▶ _Instructions for the task_:
Retype the data below without altering anything.

──────── Source data

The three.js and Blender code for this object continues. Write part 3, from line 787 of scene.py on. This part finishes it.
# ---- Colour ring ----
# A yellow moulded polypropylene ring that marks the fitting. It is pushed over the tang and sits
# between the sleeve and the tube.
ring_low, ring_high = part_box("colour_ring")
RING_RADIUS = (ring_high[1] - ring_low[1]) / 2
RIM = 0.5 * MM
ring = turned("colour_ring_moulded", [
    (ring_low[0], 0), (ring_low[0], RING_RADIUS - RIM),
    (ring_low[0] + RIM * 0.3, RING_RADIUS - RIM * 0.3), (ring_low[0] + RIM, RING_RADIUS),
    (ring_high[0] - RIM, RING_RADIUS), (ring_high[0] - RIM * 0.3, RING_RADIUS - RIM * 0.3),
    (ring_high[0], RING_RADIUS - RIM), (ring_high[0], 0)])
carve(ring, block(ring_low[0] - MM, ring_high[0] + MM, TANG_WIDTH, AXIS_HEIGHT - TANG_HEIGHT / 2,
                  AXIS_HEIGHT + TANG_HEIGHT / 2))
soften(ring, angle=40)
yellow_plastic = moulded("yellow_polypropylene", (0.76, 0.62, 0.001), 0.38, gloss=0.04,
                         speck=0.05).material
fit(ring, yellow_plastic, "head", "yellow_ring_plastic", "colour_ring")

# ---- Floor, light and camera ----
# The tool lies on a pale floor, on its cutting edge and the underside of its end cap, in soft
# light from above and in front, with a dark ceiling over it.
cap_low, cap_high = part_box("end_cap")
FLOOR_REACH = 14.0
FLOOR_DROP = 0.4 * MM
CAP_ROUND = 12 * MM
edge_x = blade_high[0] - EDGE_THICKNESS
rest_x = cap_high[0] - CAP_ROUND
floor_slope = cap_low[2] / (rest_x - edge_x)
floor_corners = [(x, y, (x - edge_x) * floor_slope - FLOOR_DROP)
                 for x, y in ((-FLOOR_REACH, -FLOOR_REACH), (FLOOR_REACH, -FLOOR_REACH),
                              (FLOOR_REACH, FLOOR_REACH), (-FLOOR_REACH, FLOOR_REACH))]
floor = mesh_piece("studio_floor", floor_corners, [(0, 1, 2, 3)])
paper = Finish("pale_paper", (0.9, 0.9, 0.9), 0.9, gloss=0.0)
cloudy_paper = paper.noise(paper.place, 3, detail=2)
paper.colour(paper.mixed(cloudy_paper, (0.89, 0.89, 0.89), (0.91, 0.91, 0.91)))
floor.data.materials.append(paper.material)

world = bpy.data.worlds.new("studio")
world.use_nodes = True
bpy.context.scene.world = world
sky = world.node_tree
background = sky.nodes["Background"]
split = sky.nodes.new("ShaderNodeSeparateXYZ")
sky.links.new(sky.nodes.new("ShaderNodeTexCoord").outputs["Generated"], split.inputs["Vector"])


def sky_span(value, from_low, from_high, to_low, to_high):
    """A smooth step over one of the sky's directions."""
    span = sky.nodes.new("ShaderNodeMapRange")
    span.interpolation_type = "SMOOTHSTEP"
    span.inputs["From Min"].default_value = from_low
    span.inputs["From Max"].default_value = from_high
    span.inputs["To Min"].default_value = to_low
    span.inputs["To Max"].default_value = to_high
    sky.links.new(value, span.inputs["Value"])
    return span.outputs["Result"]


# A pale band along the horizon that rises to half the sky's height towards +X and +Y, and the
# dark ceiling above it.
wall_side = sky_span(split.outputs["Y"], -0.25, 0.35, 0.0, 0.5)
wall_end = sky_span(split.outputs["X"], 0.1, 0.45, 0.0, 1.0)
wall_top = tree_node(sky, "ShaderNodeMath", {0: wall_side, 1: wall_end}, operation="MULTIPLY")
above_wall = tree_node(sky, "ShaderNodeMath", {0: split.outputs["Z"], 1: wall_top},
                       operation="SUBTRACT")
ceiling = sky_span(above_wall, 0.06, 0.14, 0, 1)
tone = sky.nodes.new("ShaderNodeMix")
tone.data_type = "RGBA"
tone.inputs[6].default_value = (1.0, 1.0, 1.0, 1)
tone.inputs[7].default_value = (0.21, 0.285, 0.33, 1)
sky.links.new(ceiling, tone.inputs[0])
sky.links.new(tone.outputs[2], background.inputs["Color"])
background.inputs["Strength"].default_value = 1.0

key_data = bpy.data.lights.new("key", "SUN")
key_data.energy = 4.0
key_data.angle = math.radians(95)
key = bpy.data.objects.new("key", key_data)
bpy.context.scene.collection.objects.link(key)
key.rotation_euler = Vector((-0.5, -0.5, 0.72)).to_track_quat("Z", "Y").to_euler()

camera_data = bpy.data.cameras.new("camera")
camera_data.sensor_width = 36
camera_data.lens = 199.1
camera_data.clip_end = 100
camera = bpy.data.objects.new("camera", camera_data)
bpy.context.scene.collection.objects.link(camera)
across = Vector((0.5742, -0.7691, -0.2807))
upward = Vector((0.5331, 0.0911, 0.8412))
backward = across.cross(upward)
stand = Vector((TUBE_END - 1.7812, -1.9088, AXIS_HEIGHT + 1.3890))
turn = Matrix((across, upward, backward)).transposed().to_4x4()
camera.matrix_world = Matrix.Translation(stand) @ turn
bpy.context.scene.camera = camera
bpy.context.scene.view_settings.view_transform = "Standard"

────────────────

▶ _Response to this task_:
The three.js and Blender code for this object continues. Write part 3, from line 787 of scene.py on. This part finishes it.
# ---- Colour ring ----
# A yellow moulded polypropylene ring that marks the fitting. It is pushed over the tang and sits
# between the sleeve and the tube.
ring_low, ring_high = part_box("colour_ring")
RING_RADIUS = (ring_high[1] - ring_low[1]) / 2
RIM = 0.5 * MM
ring = turned("colour_ring_moulded", [
    (ring_low[0], 0), (ring_low[0], RING_RADIUS - RIM),
    (ring_low[0] + RIM * 0.3, RING_RADIUS - RIM * 0.3), (ring_low[0] + RIM, RING_RADIUS),
    (ring_high[0] - RIM, RING_RADIUS), (ring_high[0] - RIM * 0.3, RING_RADIUS - RIM * 0.3),
    (ring_high[0], RING_RADIUS - RIM), (ring_high[0], 0)])
carve(ring, block(ring_low[0] - MM, ring_high[0] + MM, TANG_WIDTH, AXIS_HEIGHT - TANG_HEIGHT / 2,
                  AXIS_HEIGHT + TANG_HEIGHT / 2))
soften(ring, angle=40)
yellow_plastic = moulded("yellow_polypropylene", (0.76, 0.62, 0.001), 0.38, gloss=0.04,
                         speck=0.05).material
fit(ring, yellow_plastic, "head", "yellow_ring_plastic", "colour_ring")

# ---- Floor, light and camera ----
# The tool lies on a pale floor, on its cutting edge and the underside of its end cap, in soft
# light from above and in front, with a dark ceiling over it.
cap_low, cap_high = part_box("end_cap")
FLOOR_REACH = 14.0
FLOOR_DROP = 0.4 * MM
CAP_ROUND = 12 * MM
edge_x = blade_high[0] - EDGE_THICKNESS
rest_x = cap_high[0] - CAP_ROUND
floor_slope = cap_low[2] / (rest_x - edge_x)
floor_corners = [(x, y, (x - edge_x) * floor_slope - FLOOR_DROP)
                 for x, y in ((-FLOOR_REACH, -FLOOR_REACH), (FLOOR_REACH, -FLOOR_REACH),
                              (FLOOR_REACH, FLOOR_REACH), (-FLOOR_REACH, FLOOR_REACH))]
floor = mesh_piece("studio_floor", floor_corners, [(0, 1, 2, 3)])
paper = Finish("pale_paper", (0.9, 0.9, 0.9), 0.9, gloss=0.0)
cloudy_paper = paper.noise(paper.place, 3, detail=2)
paper.colour(paper.mixed(cloudy_paper, (0.89, 0.89, 0.89), (0.91, 0.91, 0.91)))
floor.data.materials.append(paper.material)

world = bpy.data.worlds.new("studio")
world.use_nodes = True
bpy.context.scene.world = world
sky = world.node_tree
background = sky.nodes["Background"]
split = sky.nodes.new("ShaderNodeSeparateXYZ")
sky.links.new(sky.nodes.new("ShaderNodeTexCoord").outputs["Generated"], split.inputs["Vector"])


def sky_span(value, from_low, from_high, to_low, to_high):
    """A smooth step over one of the sky's directions."""
    span = sky.nodes.new("ShaderNodeMapRange")
    span.interpolation_type = "SMOOTHSTEP"
    span.inputs["From Min"].default_value = from_low
    span.inputs["From Max"].default_value = from_high
    span.inputs["To Min"].default_value = to_low
    span.inputs["To Max"].default_value = to_high
    sky.links.new(value, span.inputs["Value"])
    return span.outputs["Result"]


# A pale band along the horizon that rises to half the sky's height towards +X and +Y, and the
# dark ceiling above it.
wall_side = sky_span(split.outputs["Y"], -0.25, 0.35, 0.0, 0.5)
wall_end = sky_span(split.outputs["X"], 0.1, 0.45, 0.0, 1.0)
wall_top = tree_node(sky, "ShaderNodeMath", {0: wall_side, 1: wall_end}, operation="MULTIPLY")
above_wall = tree_node(sky, "ShaderNodeMath", {0: split.outputs["Z"], 1: wall_top},
                       operation="SUBTRACT")
ceiling = sky_span(above_wall, 0.06, 0.14, 0, 1)
tone = sky.nodes.new("ShaderNodeMix")
tone.data_type = "RGBA"
tone.inputs[6].default_value = (1.0, 1.0, 1.0, 1)
tone.inputs[7].default_value = (0.21, 0.285, 0.33, 1)
sky.links.new(ceiling, tone.inputs[0])
sky.links.new(tone.outputs[2], background.inputs["Color"])
background.inputs["Strength"].default_value = 1.0

key_data = bpy.data.lights.new("key", "SUN")
key_data.energy = 4.0
key_data.angle = math.radians(95)
key = bpy.data.objects.new("key", key_data)
bpy.context.scene.collection.objects.link(key)
key.rotation_euler = Vector((-0.5, -0.5, 0.72)).to_track_quat("Z", "Y").to_euler()

camera_data = bpy.data.cameras.new("camera")
camera_data.sensor_width = 36
camera_data.lens = 199.1
camera_data.clip_end = 100
camera = bpy.data.objects.new("camera", camera_data)
bpy.context.scene.collection.objects.link(camera)
across = Vector((0.5742, -0.7691, -0.2807))
upward = Vector((0.5331, 0.0911, 0.8412))
backward = across.cross(upward)
stand = Vector((TUBE_END - 1.7812, -1.9088, AXIS_HEIGHT + 1.3890))
turn = Matrix((across, upward, backward)).transposed().to_4x4()
camera.matrix_world = Matrix.Translation(stand) @ turn
bpy.context.scene.camera = camera
bpy.context.scene.view_settings.view_transform = "Standard"